* SHORT PROBLEM: Locate and copy each line in the data that contains the word "handed".

Structured object records
──────────

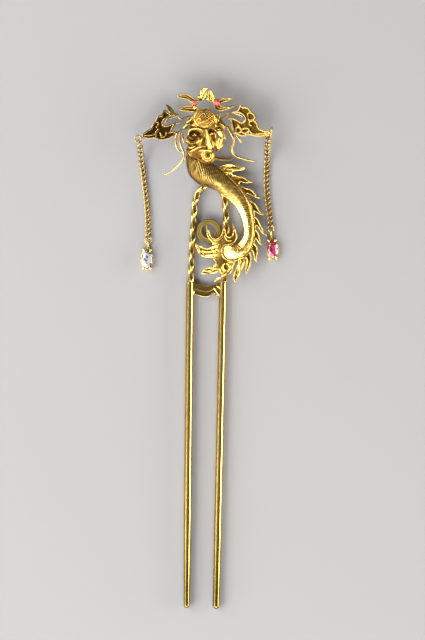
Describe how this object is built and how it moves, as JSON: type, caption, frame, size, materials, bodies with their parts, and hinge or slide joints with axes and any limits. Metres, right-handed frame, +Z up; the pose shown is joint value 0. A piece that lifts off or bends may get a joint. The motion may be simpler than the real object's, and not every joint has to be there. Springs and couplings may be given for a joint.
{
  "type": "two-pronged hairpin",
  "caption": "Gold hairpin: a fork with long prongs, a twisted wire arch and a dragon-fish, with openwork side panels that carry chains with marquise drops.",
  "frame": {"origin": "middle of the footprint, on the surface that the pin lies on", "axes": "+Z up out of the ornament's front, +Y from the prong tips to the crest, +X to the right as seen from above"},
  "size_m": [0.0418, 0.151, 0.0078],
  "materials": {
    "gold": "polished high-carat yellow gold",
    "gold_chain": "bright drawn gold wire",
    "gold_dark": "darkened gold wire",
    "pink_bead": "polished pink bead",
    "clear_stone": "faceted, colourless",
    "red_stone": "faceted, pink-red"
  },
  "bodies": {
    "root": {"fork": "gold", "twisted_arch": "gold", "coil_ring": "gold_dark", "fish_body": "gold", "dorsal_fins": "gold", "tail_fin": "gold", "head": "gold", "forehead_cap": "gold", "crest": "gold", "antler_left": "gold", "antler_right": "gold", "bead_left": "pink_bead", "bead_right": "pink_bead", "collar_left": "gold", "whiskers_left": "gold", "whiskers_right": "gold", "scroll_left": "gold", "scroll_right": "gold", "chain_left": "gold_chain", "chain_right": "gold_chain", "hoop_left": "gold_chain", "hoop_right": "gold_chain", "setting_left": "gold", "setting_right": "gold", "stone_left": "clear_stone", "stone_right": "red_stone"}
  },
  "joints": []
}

──────────

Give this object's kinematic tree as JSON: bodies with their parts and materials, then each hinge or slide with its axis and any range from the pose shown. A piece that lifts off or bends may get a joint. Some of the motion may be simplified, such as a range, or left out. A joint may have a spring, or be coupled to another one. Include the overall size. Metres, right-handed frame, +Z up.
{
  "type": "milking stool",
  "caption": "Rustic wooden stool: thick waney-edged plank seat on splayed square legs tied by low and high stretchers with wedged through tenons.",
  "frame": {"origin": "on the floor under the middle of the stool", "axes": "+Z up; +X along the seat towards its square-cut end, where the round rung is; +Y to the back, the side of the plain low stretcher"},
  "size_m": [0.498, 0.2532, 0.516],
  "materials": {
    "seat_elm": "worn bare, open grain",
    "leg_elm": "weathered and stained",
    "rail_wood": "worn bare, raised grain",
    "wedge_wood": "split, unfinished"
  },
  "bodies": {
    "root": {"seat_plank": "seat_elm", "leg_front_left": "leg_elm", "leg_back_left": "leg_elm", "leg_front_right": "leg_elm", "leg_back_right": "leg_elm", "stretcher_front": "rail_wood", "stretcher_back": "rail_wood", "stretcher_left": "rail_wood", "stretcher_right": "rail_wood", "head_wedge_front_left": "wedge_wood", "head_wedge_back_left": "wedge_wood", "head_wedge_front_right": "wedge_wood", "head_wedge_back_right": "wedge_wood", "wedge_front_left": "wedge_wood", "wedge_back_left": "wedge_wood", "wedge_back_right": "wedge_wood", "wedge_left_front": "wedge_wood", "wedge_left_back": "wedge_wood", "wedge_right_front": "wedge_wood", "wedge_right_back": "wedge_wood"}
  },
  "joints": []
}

──────────

* TASK ANSWER:
Describe how this object is built and how it moves, as JSON: type, caption, frame, size, materials, bodies with their parts, and hinge or slide joints with axes and any limits. Metres, right-handed frame, +Z up; the pose shown is joint value 0. A piece that lifts off or bends may get a joint. The motion may be simpler than the real object's, and not every joint has to be there. Springs and couplings may be given for a joint.
Give this object's kinematic tree as JSON: bodies with their parts and materials, then each hinge or slide with its axis and any range from the pose shown. A piece that lifts off or bends may get a joint. Some of the motion may be simplified, such as a range, or left out. A joint may have a spring, or be coupled to another one. Include the overall size. Metres, right-handed frame, +Z up.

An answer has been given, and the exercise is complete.